The $5m allocation from appropriators will allow CVM to nearly double ingredient approval staff, which will reduce the length of review time by the agency in the approval timeline, it reported.
“AFIA members wait far too long on the government to approve ingredients to bring new products to market,” said Constance Cullman, AFIA’s president and CEO. “In 2019, AFIA went after new funds for CVM through the appropriations process, to make sure they have the resources to hire the staff needed to speed up this cumbersome process. We are excited that this policy priority for our organization and industry is now a reality and we look forward to working with CVM to implement these improvements.”
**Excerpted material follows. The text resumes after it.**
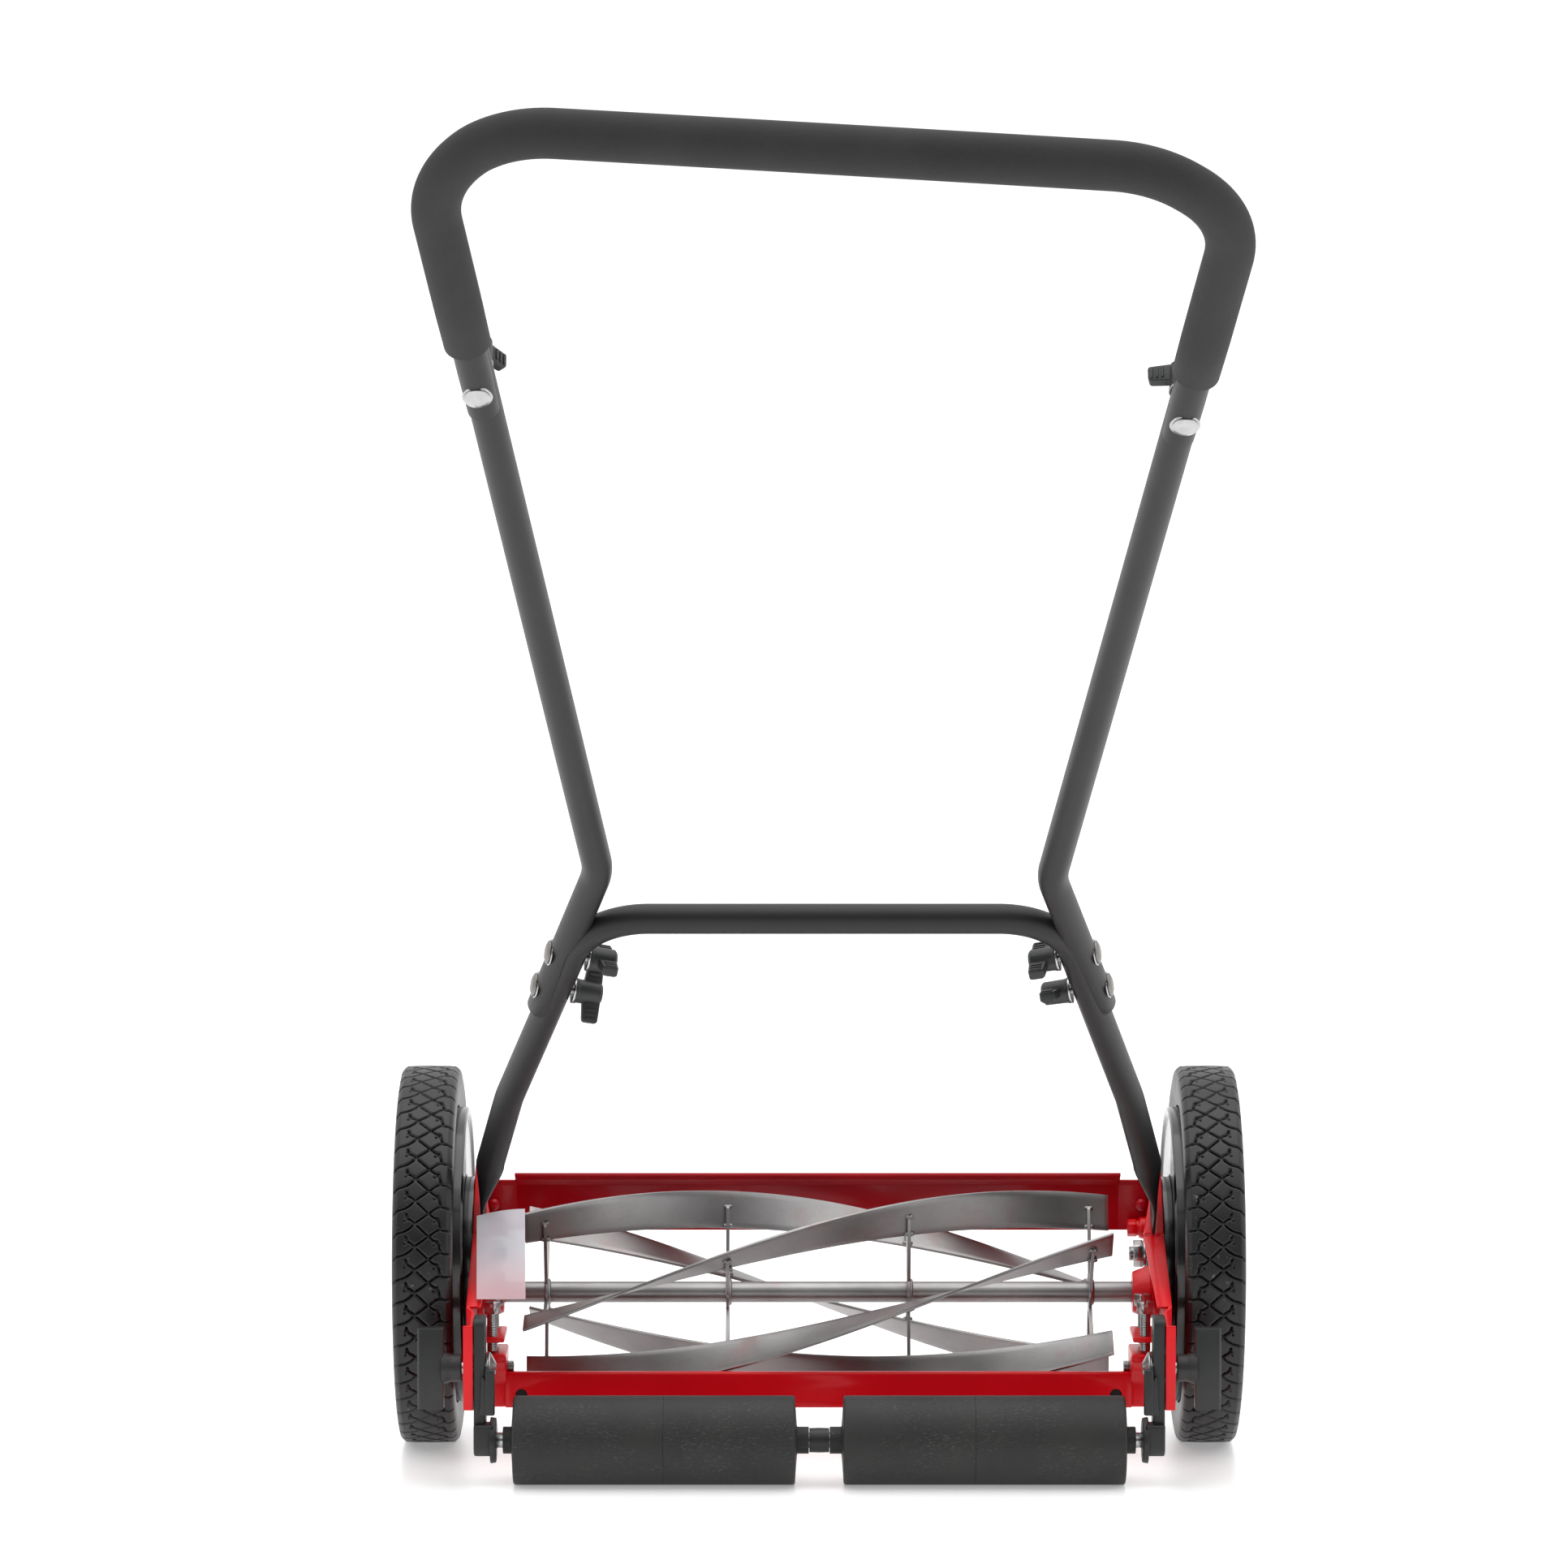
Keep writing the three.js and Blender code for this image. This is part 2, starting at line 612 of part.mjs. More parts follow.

'Innovation is being stifled'
Innovation in the sector is being “stifled” by the regulatory process, which remains unpredictable and lengthy, she told this publication earlier this month. “When Europe is three years ahead of us in approving ingredients we have to ask, ‘What do we need to do differently in our regulatory approach?."
As the science of animal nutrition evolves, the US feed industry is researching and bring new ingredients to market to improve the health of farmed and companion animals, she said.
“In recent years, the lengthy ingredient review processes have hindered many of these new ingredients with the attributes to improve the safety, quality and nutrition of feed and pet food from entering the marketplace. AFIA has been working hard to improve the ingredient review processes and this funding is one important step in the process. The industry’s international counterparts have moved forward with ingredients approved in their home countries, leaving the US industry behind.”
Ingredient suppliers and animal feed manufacturers are regularly hitting costly roadblocks that prevent new innovations from reaching the marketplace, said the organization, citing a study funded by the Institute for Feed Education and Research (IFEEDER) that found for every year of delay in the approval process, submitting companies were losing an average $1.75m annually in revenue per ingredient, diminishing their access to capital which could be used for further research and development in the field.